Where to even begin? This is one of the craziest movies you will see this year. The plot follows Valerian and Laureline, played by Dane DeHaan and Cara Delevigne respectively, on an intergalactic adventure that takes them to Alpha, a space station where all species collide in a harmonious community of knowledge and commerce. Their mission is to protect the most coveted item in the universe. What is that item, you ask? It’s a uh…an armadillo that poops diamonds…so…yeah… This movie is weird, man. I have to commend them on creating a unique and creative world in a landscape dominated by so many competitors, but I would have preferred them to sort of ease us into it in a way. There is a lot of things happening in the film that are entirely foreign to us as viewers that are simply never explained. And I’m not just talking about the fact that I know virtually nothing about Valerian or the agency he works for, no, I’m talking about everything else in the movie. For example, at one point Valerian takes a stroll through a sort of space-agey red light district, and there was a woman just walking by dressed like Jessica Rabbit. The movie is filled with creative nonsense like that. And to be honest, it’s incredibly entertaining to watch in a “I can’t believe what I’m seeing” kind of way. But that’s about as far as the entertainment comes from.

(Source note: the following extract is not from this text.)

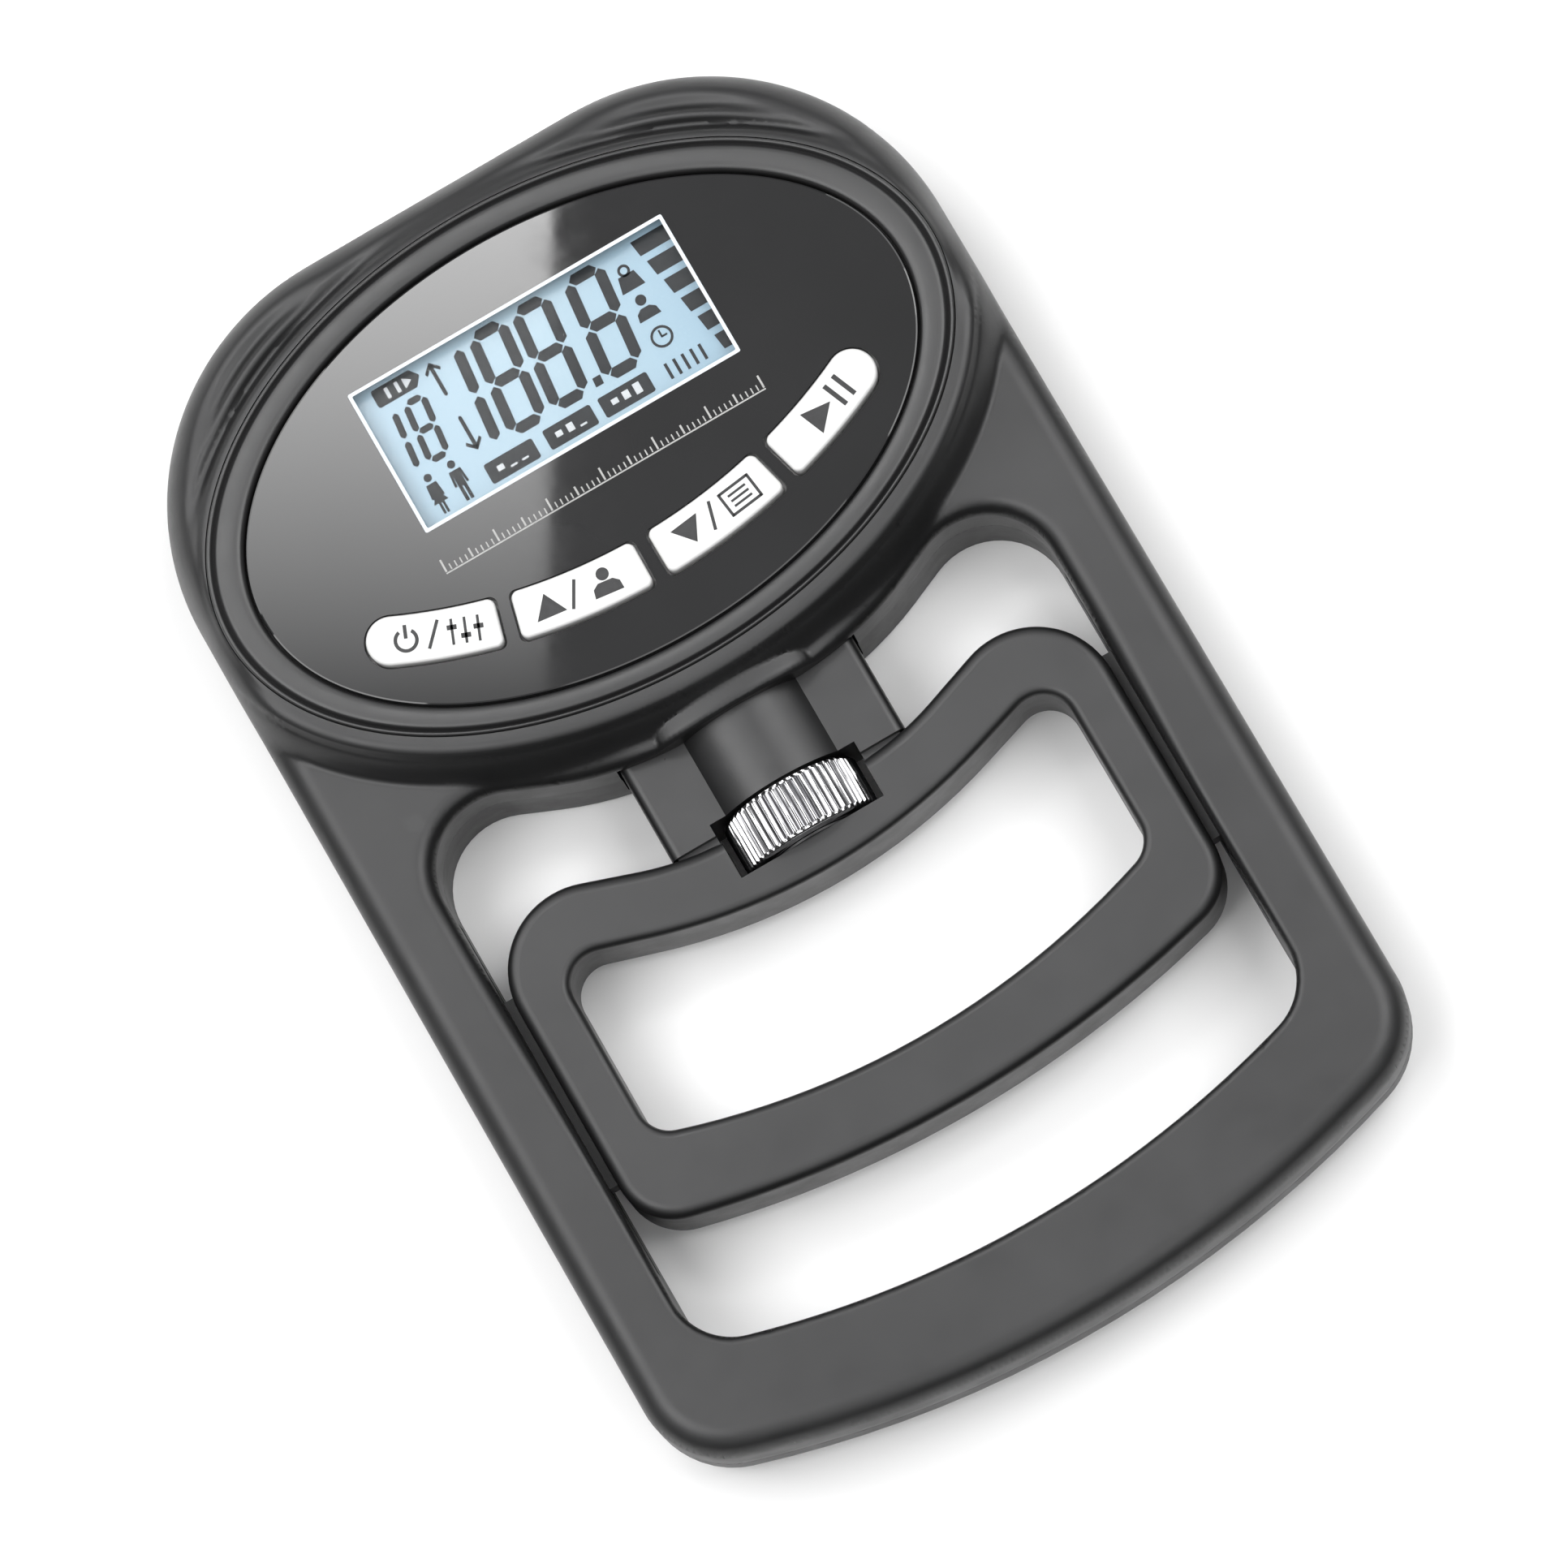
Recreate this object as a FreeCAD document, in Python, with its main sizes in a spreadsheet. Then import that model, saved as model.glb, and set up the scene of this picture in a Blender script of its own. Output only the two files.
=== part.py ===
import FreeCAD, Part
import Sketcher
import math
import os

# Hand dynamometer, millimetres.
# +Z comes out of the display, +Y points from the palm bar to the display head,
# +X is to the right of a reader.  The origin is under the middle of the
# instrument, on the plane its back rests on.

V = FreeCAD.Vector
doc = FreeCAD.newDocument("HandDynamometer")

# ---------------------------------------------------------------- dimensions
sheet = doc.addObject("Spreadsheet::Sheet", "Dims")
TABLE = [
    # outer case
    ("case_half_width", 64.0), ("case_top_y", 99.5), ("case_bottom_y", -99.5),
    ("head_corner_rad", 41.0), ("foot_corner_rad", 14.0), ("foot_arc_rad", 179.6),
    ("case_front_z", 21.0), ("split_z", 11.3), ("case_wall", 2.2),
    ("front_edge_rad", 4.4), ("back_edge_rad", 8.0), ("window_edge_rad", 1.0),
    ("bar_floor_z", 5.0), ("head_floor_z", 2.4), ("bar_ceiling_z", 18.8),
    # palm window in the case
    ("window_half_width", 52.2), ("window_top_y", 6.5), ("window_bottom_y", -82.5),
    ("window_top_rad", 11.2), ("window_foot_rad", 10.0),
    ("window_neck_rad", 57.0), ("window_foot_arc_rad", 159.0),
    ("guide_wall", 5.2),
    # raised display boss, bezel and lens
    ("boss_z", 26.4), ("boss_edge_rad", 2.0),
    ("bezel_y", 53.1), ("bezel_semi_x", 59.3), ("bezel_semi_y", 37.7),
    ("bezel_z", 27.5), ("bezel_seat_z", 23.0),
    ("lens_y", 52.6), ("lens_semi_x", 54.6), ("lens_semi_y", 34.2),
    ("lens_under_z", 24.6), ("lens_z", 26.9), ("lens_gap", 0.3),
    ("throat_semi_x", 56.5), ("throat_semi_y", 35.5),
    ("ledge_semi_x", 50.5), ("ledge_semi_y", 32.6),
    # display module and circuit board
    ("screen_y", 64.2), ("glass_half_x", 28.6), ("glass_half_y", 14.6),
    ("glass_under_z", 21.6), ("glass_z", 24.2), ("holder_z", 22.9), ("holder_half_x", 31.0),
    ("holder_half_y", 16.5), ("board_z", 18.4), ("board_top_z", 20.0),
    ("board_semi_x", 53.5), ("board_semi_y", 32.5), ("board_low_y", 29.2),
    # keys
    ("key_arc_y", 123.2), ("key_rad_in", 88.0), ("key_rad_out", 96.0),
    ("key_z", 28.0), ("key_under_z", 24.4), ("key_flange_z", 23.4),
    ("key_post_z", 22.2), ("key_gap", 0.25), ("key_corner_rad", 1.2),
    ("key_inner_start", 0.69), ("key_inner_end", 13.75),
    ("key_outer_start", 15.1), ("key_outer_end", 28.0),
    # stem and its hood
    ("stem_half_width", 20.0), ("stem_back_z", 4.5), ("stem_front_z", 17.5),
    ("stem_top_y", 25.0), ("stem_low_y", -8.1), ("stem_seat_y", -6.2),
    ("stem_edge_rad", 1.7), ("stem_bore_rad", 5.9), ("stem_bore_low_y", -4.0),
    ("arch_rad", 13.6), ("arch_centre_z", 7.9), ("arch_top_y", 18.5),
    ("slide_gap", 0.35), ("hood_rad", 22.0), ("hood_centre_z", 1.5),
    ("axis_z", 11.3), ("leg_inner_x", 12.4), ("leg_outer_x", 19.0),
    ("leg_low_y", -14.0), ("leg_back_z", 6.5), ("leg_front_z", 16.1),
    # inner grip
    ("grip_half_width", 50.8), ("grip_back_z", 4.3), ("grip_front_z", 18.3),
    ("grip_wall", 2.0), ("grip_edge_rad", 2.0), ("grip_window_edge_rad", 1.4),
    ("tongue_reach_x", 54.4), ("tongue_top_y", -13.0), ("tongue_low_y", -45.5),
    ("tongue_half_z", 2.0), ("groove_x", 55.2), ("groove_top_y", 1.0),
    ("groove_low_y", -60.0), ("groove_half_z", 2.3),
    ("notch_half_width", 12.2), ("notch_low_y", -15.8),
    # knob, lead screw and load line
    ("knob_rad", 11.2), ("knob_top_y", -6.55), ("knob_low_y", -15.45),
    ("knob_groove_count", 40), ("knob_groove_rad", 0.42),
    ("screw_rad", 4.0), ("screw_low_y", -15.4), ("screw_top_y", 28.0),
    ("washer_rad", 8.0), ("washer_thick", 0.3),
    ("nut_rad", 5.4), ("nut_bore_rad", 4.06), ("nut_low_y", 8.0),
    ("nut_top_y", 16.0), ("tube_bore_rad", 4.45), ("tube_top_y", 42.0),
    # load cell
    ("cell_half_x", 26.0), ("cell_low_y", 38.0), ("cell_top_y", 60.0),
    ("cell_back_z", 5.5), ("cell_front_z", 17.0), ("cell_slot_half_x", 8.0),
    ("cell_slot_low_y", 41.0), ("cell_slot_top_y", 57.5),
    ("tongue_block_half_x", 7.2), ("tongue_block_top_y", 52.0),
    # batteries and their door
    ("cell_rad", 5.2), ("cell_length", 44.5), ("battery_low_y", 70.0),
    ("battery_pitch", 11.4), ("battery_z", 7.6), ("tray_half_x", 29.4),
    ("tray_low_y", 62.3), ("tray_top_y", 90.3), ("tray_z", 14.6),
    ("well_half_x", 25.4), ("well_low_y", 64.2), ("well_top_y", 87.2),
    ("well_z", 13.3), ("door_half_x", 27.4), ("door_low_y", 63.1),
    ("door_top_y", 88.6), ("door_thick", 1.6), ("door_gap", 0.3),
    # fasteners
    ("case_screw_rad", 1.5), ("case_screw_head_rad", 2.8), ("boss_rad", 3.3),
]
for row, (alias, value) in enumerate(TABLE, start=1):
    sheet.set("A%d" % row, alias.replace("_", " "))
    sheet.set("B%d" % row, repr(float(value)))
    sheet.setAlias("B%d" % row, alias)
doc.recompute()


def d(alias):
    # value of one driving dimension, read back from the sheet
    return float(sheet.get(alias))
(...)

I do not believe they possibly could have picked two worst actors to helm this film. I do not like Dane DeHaan. I didn’t like him in Chronicle, I didn’t like him in The Amazing Spider-Man, and I do not like him in Valerian. He is supposed to be the most adept space agent in the galaxy, but he just comes across as some frat guy who accidentally walked into a Star Trek convention. Cara Delevigne isn’t much better, but at least when she speaks you don’t instinctively want to punch her in the face. As for Rihanna, this is a low point in her career. Keep in mind that her only other live action credit was in the movie Battleship. She plays a shape-shifting alien sex worker named Bubble. I’ll just leave it at that. This movie tries very hard to be funny, but I don’t think Luc Besson has ever heard an actually good joke in his life. You can tell that he put a lot of passion behind this project, but the final product is just a mess. I don’t know what I was expecting, as the last CGI-based passion project he created was a trilogy of Arthur and the Invisibles films. This guy made THE PROFESSIONAL. If you were to look at a frame of the professional and compared it to a frame from this movie, your mind would shut down.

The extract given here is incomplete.